Yeter ki, Tanrınız RAB'bin sözünü dinleyin, bu Yasa Kitabı'nda yazılı buyruklarına, kurallarına uyun ve bütün yüreğinizle, bütün canınızla O'na dönün.
11 Ce commandement que je te prescris aujourd’hui n’est certainement point au-dessus de tes forces et hors de ta portée.
“Bugün size ilettiğim bu buyruk ne tutamayacağınız kadar zor, ne de ulaşamayacağınız kadar uzaktır.
12 Il n’est pas dans le ciel, pour que tu dises: Qui montera pour nous au ciel et nous l’ira chercher, qui nous le fera entendre, afin que nous le mettions en pratique?

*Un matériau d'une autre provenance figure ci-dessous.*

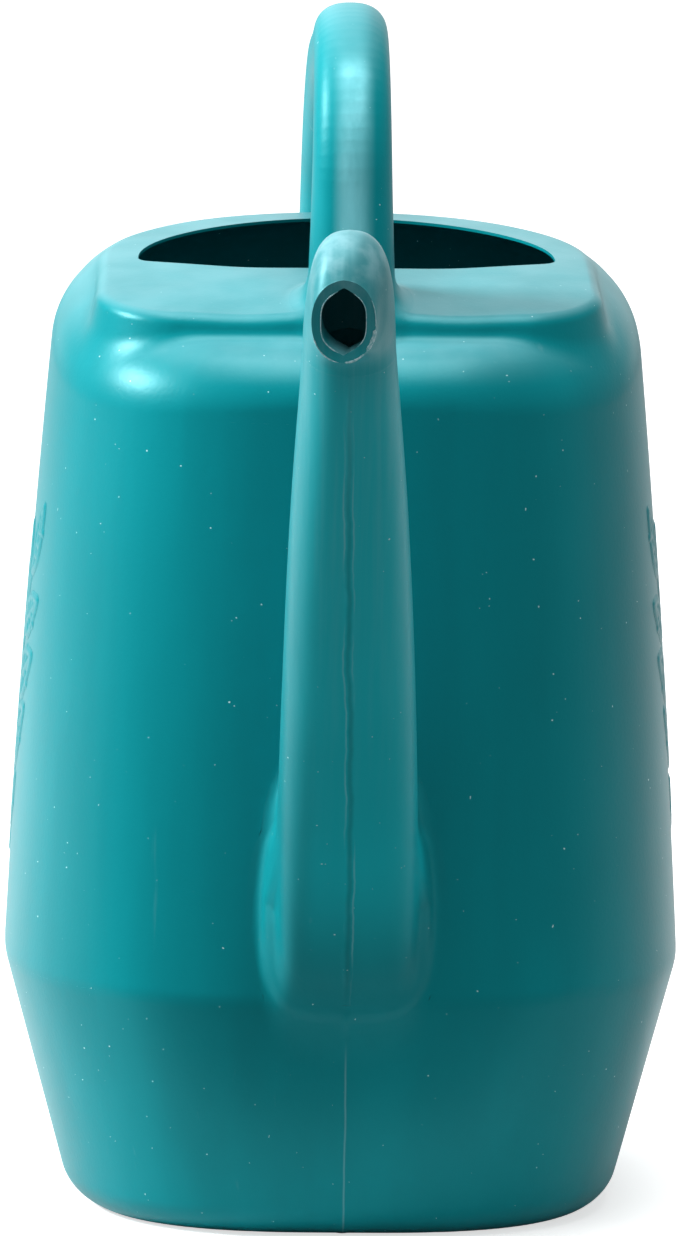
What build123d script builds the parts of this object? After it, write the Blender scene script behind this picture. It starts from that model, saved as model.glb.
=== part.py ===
from build123d import *
import os
from math import cos, radians, sin

# A one-piece blow-moulded garden watering can, 2 US gallons.
# Origin: middle of the foot, on the standing plane.
# +Z up, the spout points to -Y, the handle's rear leg is on +Y.
# The moulding is written out as its functional regions, which meet face to face.

os.makedirs("parts", exist_ok=True)

# ---------- driving dimensions, mm ----------
wall = 2.2                      # moulded wall, tank and collar
spout_wall = 2.0
handle_wall = 2.2

# tank: half width (X) and half depth (Y) of the outline at four levels
foot_half_width, foot_half_depth = 81.5, 84.0
knee_half_width, knee_half_depth = 102.0, 104.0
belly_half_width, belly_half_depth = 95.9, 99.6
top_half_width, top_half_depth = 84.6, 91.5
knee_height = 75.0              # widest level, where the foot's taper starts
belly_height = 175.0
top_height = 305.0              # where the wall outline would end without its deck
outline_bow = 9.0               # how far each side bulges between its corners
foot_corner, knee_corner, top_corner = 40.0, 52.0, 46.0
foot_edge_radius = 9.0
knee_radius = 30.0
shoulder_radius = 18.0

# standing ring and recessed underside
recess_depth = 2.5
ring_width = 9.0
pinch_rib_width = 1.6

# deck, sloping down to the front
deck_height = 277.0
deck_tilt = 4.8
shoulder_seam = 248.0           # level where the wall ends and the shoulder begins

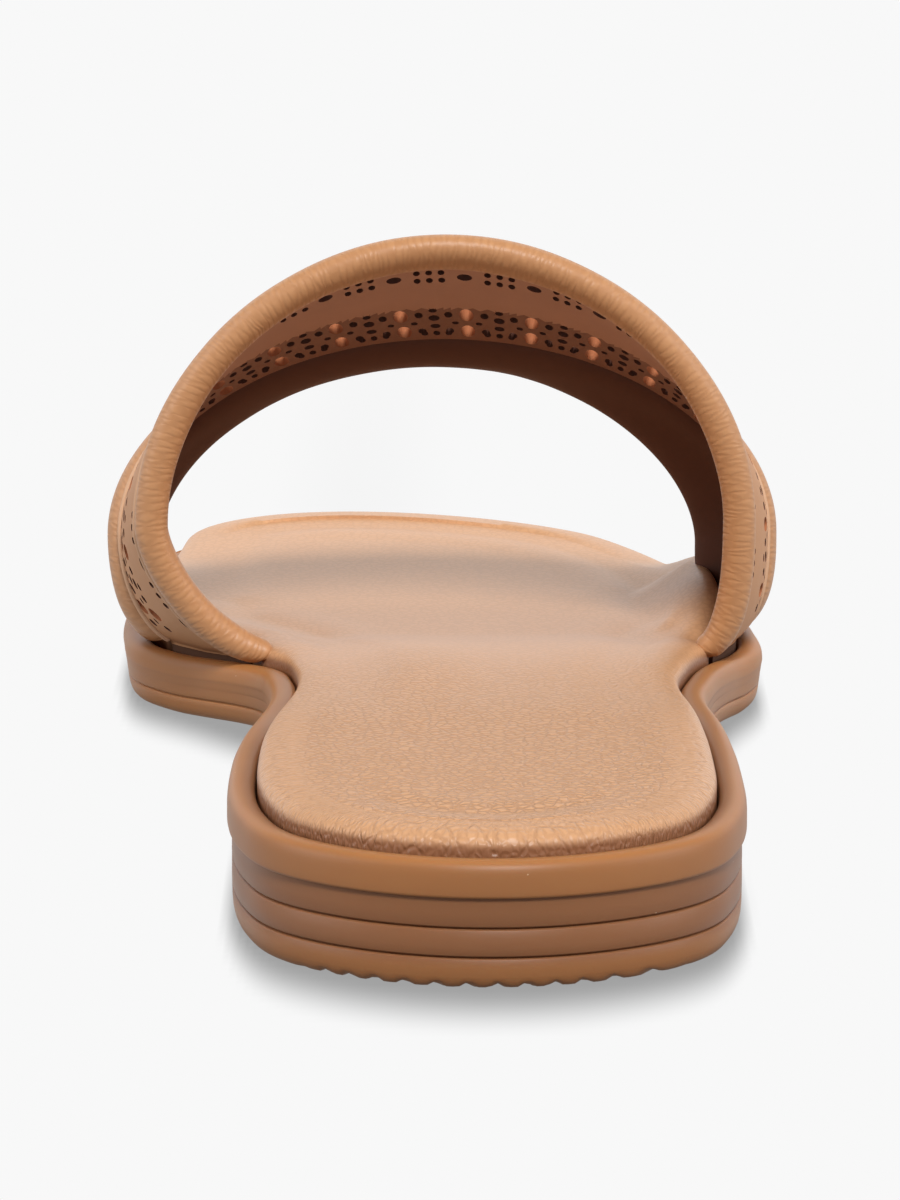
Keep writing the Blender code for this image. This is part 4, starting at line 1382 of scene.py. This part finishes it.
def build_table(look):
    """Table that glows as if lit from below, with its contact shadow painted
    into the glow.
    """
    far = np.array([0.5, 2.0, 12.0])
    half_width, rear, front = 0.065, -0.165, 0.145
    xs = np.concatenate([-far[::-1],
                         np.linspace(-half_width, half_width, 131), far])
    ys = np.concatenate([-far[::-1], np.linspace(rear, front, 104), far])
    x, y = np.meshgrid(xs, ys)
    points = np.stack([x, y, np.zeros_like(x)], axis=-1).reshape(-1, 3)
    wide = len(xs)
    faces = [(k * wide + i, k * wide + i + 1,
              (k + 1) * wide + i + 1, (k + 1) * wide + i)
             for k in range(len(ys) - 1) for i in range(wide - 1)]
    mesh = bpy.data.meshes.new("light_table")
    mesh.from_pydata(points.tolist(), [], faces)
    shade = mesh.attributes.new("shade", "FLOAT", "POINT")
    shade.data.foreach_set("value", table_shade(x, y).ravel())
    made, tree, shader = lit_material("glowing_table_painted_shadow", (1.0, 1.0, 1.0))
    dim = add_node(tree, "ShaderNodeAttribute", {"attribute_name": "shade"})
    strength = add_node(tree, "ShaderNodeMapRange",
                        values={"To Min": look.glow * look.shadow,
                                "To Max": look.glow},
                        links={"Value": dim.outputs["Fac"]})
    tree.links.new(strength.outputs["Result"],
                   shader.inputs["Emission Strength"])
    mesh.materials.append(made)
    table = add_object("light_table", mesh)
    table.visible_diffuse = False


def build_backdrop(look):
    """Lit white backdrop beyond the toe, which the leather mirrors."""
    mesh = bpy.data.meshes.new("backdrop")
    mesh.from_pydata([(-3.0, 2.2, 0.0), (3.0, 2.2, 0.0), (3.0, 2.2, 2.0),
                      (-3.0, 2.2, 2.0)], [], [(0, 1, 2, 3)])
    made, _, shader = lit_material("lit_white_backdrop", (0.96, 0.98, 1.0))
    shader.inputs["Emission Strength"].default_value = look.wall
    mesh.materials.append(made)
    backdrop = add_object("backdrop", mesh)


def add_lamp(name, energy, spread, lean, turn):
    """A far softbox.  lean: degrees from straight above; turn: sideways."""
    data = bpy.data.lights.new(name, "SUN")
    data.energy = energy
    data.angle = math.radians(spread)
    lamp = add_object(name, data)
    lamp.rotation_euler = (math.radians(lean), 0.0, math.radians(turn))


def build_stage(look):
    """Table, backdrop, sky, key light, two side lights, and the camera."""
    build_table(look)
    build_backdrop(look)
    world = bpy.data.worlds.new("studio_sky")
    world.use_nodes = True
    sky = world.node_tree.nodes["Background"]
    sky.inputs["Color"].default_value = (1.0, 1.0, 1.0, 1.0)
    sky.inputs["Strength"].default_value = look.sky
    bpy.context.scene.world = world
    add_lamp("key_light", look.lamp, spread=14.0, lean=45.0, turn=8.0)
    add_lamp("left_light", look.side, spread=40.0, lean=68.0, turn=-85.0)
    add_lamp("right_light", look.side, spread=40.0, lean=68.0, turn=85.0)
    camera_data = bpy.data.cameras.new("camera")
    camera_data.lens = CAMERA_LENS
    camera_data.sensor_width = CAMERA_SENSOR
    camera = add_object("camera", camera_data)
    camera.location = CAMERA_PLACE
    camera.rotation_euler = (math.pi / 2 - CAMERA_DOWN, 0.0, 0.0)
    bpy.context.scene.camera = camera
    bpy.context.scene.view_settings.view_transform = "Standard"


class SLIDE_OT_sole(bpy.types.Operator):
    """Build the moulded sole"""
    bl_idname = "slide.sole"
    bl_label = "Sole"

    def execute(self, context):
        build_sole(context.scene.slide_sole)
        return {"FINISHED"}


class SLIDE_OT_footbed(bpy.types.Operator):
    """Build the padded footbed"""
    bl_idname = "slide.footbed"
    bl_label = "Footbed"

    def execute(self, context):
        build_footbed(context.scene.slide_footbed)
        return {"FINISHED"}


class SLIDE_OT_panel(bpy.types.Operator):
    """Build the perforated panel of the strap"""
    bl_idname = "slide.panel"
    bl_label = "Panel"

    def execute(self, context):
        build_panel(context.scene.slide_strap)
        return {"FINISHED"}


class SLIDE_OT_rolls(bpy.types.Operator):
    """Build the padded edges of the strap"""
    bl_idname = "slide.rolls"
    bl_label = "Padded edges"

    def execute(self, context):
        leather = roll_leather(context.scene.slide_strap)
        build_roll("rear_roll", "strap_rear_edge", 0.0, REAR_SEAM,
                   REAR_EDGE_THICKNESS, leather)
        # Painted shade: the front roll's inner side takes the dark hem lining
        shaded_hem = napped_leather("hem_lining_painted_shade",
                             context.scene.slide_strap.shaded_hem, 0.6)
        build_roll("front_roll", "strap_front_edge", 1.0, FRONT_SEAM,
                   FRONT_EDGE_THICKNESS, leather, shaded_hem)
        return {"FINISHED"}


class SLIDE_OT_welts(bpy.types.Operator):
    """Build the raised seams beside the padded edges"""
    bl_idname = "slide.welts"
    bl_label = "Raised seams"

    def execute(self, context):
        look = context.scene.slide_strap
        nubuck = napped_leather("nubuck_welt", look.welt, 0.6)
        build_welt("rear_welt", REAR_WELT, look, nubuck)
        build_welt("front_welt", FRONT_WELT, look, nubuck)
        return {"FINISHED"}


class SLIDE_OT_stage(bpy.types.Operator):
    """Set up the floor, the light and the camera"""
    bl_idname = "slide.stage"
    bl_label = "Stage"

    def execute(self, context):
        build_stage(context.scene.slide_stage)
        return {"FINISHED"}


OPERATORS = (SLIDE_OT_sole, SLIDE_OT_footbed, SLIDE_OT_panel, SLIDE_OT_rolls,
             SLIDE_OT_welts, SLIDE_OT_stage)
LOOKS = {"slide_sole": SoleLook, "slide_footbed": FootbedLook,
         "slide_strap": StrapLook, "slide_stage": StageLook}


class SLIDE_PT_panel(bpy.types.Panel):
    """Sidebar panel that lists the sandal's pieces"""
    bl_idname = "SLIDE_PT_panel"
    bl_label = "Slide sandal"
    bl_space_type = "VIEW_3D"
    bl_region_type = "UI"
    bl_category = "Slide sandal"

    def draw(self, context):
        for made in OPERATORS:
            self.layout.operator(made.bl_idname)
        for name, look in LOOKS.items():
            box = self.layout.box()
            for field in look.__annotations__:
                box.prop(getattr(context.scene, name), field)


def register():
    for made in (*LOOKS.values(), *OPERATORS, SLIDE_PT_panel):
        bpy.utils.register_class(made)
    for name, look in LOOKS.items():
        setattr(bpy.types.Scene, name, bpy.props.PointerProperty(type=look))


def unregister():
    for name in LOOKS:
        delattr(bpy.types.Scene, name)
    for made in (SLIDE_PT_panel, *reversed(OPERATORS), *LOOKS.values()):
        bpy.utils.unregister_class(made)


def main():
    """Build every piece and the stage."""
    register()
    bpy.ops.slide.sole()
    bpy.ops.slide.footbed()
    bpy.ops.slide.panel()
    bpy.ops.slide.rolls()
    bpy.ops.slide.welts()
    bpy.ops.slide.stage()


if __name__ == "__main__":
    main()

O göklerde değil ki, ‘Kim bizim için göğe çıkacak? Kim yerine getirmemiz için onu alıp yayacak?’ diyesiniz.
13 Il n’est pas de l’autre côté de la mer, pour que tu dises: Qui passera pour nous de l’autre côté de la mer et nous l’ira chercher, qui nous le fera entendre, afin que nous le mettions en pratique?
Denizin ötesinde değil ki, ‘Kim bizim için denizin ötesine gidecek? Kim yerine getirmemiz için onu alıp yayacak?’ diyesiniz.
14 C’est une chose, au contraire, qui est tout près de toi, dans ta bouche et dans ton cœur, afin que tu la mettes en pratique.
Tanrı sözü size çok yakındır; uymanız için ağzınızda ve yüreğinizdedir.
15 Vois, je mets aujourd’hui devant toi la vie et le bien, la mort et le mal.
“İşte bugün önünüze yaşamla iyiliği, ölümle kötülüğü koyuyorum.
16 Car je te prescris aujourd’hui d’aimer l’Éternel, ton Dieu, de marcher dans ses voies, et d’observer ses commandements, ses lois et ses ordonnances, afin que tu vives et que tu multiplies, et que l’Éternel, ton Dieu, te bénisse dans le pays dont tu vas entrer en possession.
Bugün size Tanrınız RAB'bi sevmeyi, yollarında yürümeyi, buyruklarına, kurallarına, ilkelerine uymayı buyuruyorum. Öyle ki, yaşayasınız, çoğalasınız ve mülk edinmek için gideceğiniz ülkede Tanrınız RAB tarafından kutsanasınız.
17 Mais si ton cœur se détourne, si tu n’obéis point, et si tu te laisses entraîner à te prosterner devant d’autres dieux et à les servir,
“Eğer yoldan döner, kulak vermezseniz, ayartılır, başka ilahlara eğilip taparsanız,
18 je vous déclare aujourd’hui que vous périrez, que vous ne prolongerez point vos jours dans le pays dont vous allez entrer en possession, après avoir passé le Jourdain.
bugün size kesinlikle yok olacağınızı bildiriyorum. Şeria Irmağı'ndan geçip mülk edinmek için gideceğiniz ülkede uzun yaşamayacaksınız.
19 J’en prends aujourd’hui à témoin contre vous le ciel et la terre: j’ai mis devant toi la vie et la mort, la bénédiction et la malédiction. Choisis la vie, afin que tu vives, toi et ta postérité,
“Önünüze yaşamla ölümü, kutsamayla laneti koyduğuma bugün yeri göğü size karşı tanık gösteriyorum. Yaşamı seçin ki, siz de çocuklarınız da yaşayasınız.
20 pour aimer l’Éternel, ton Dieu, pour obéir à sa voix, et pour t’attacher à lui: car de cela dépendent ta vie et la prolongation de tes jours, et c’est ainsi que tu pourras demeurer dans le pays que l’Éternel a juré de donner à tes pères, Abraham, Isaac et Jacob.
Tanrınız RAB'bi sevin, sözüne uyup O'na bağlanın. RAB yaşamınızdır; kendilerine vereceğine ilişkin atalarınız İbrahim'e, İshak'a, Yakup'a söz verdiği ülkede uzun yaşamanızı sağlayacaktır.”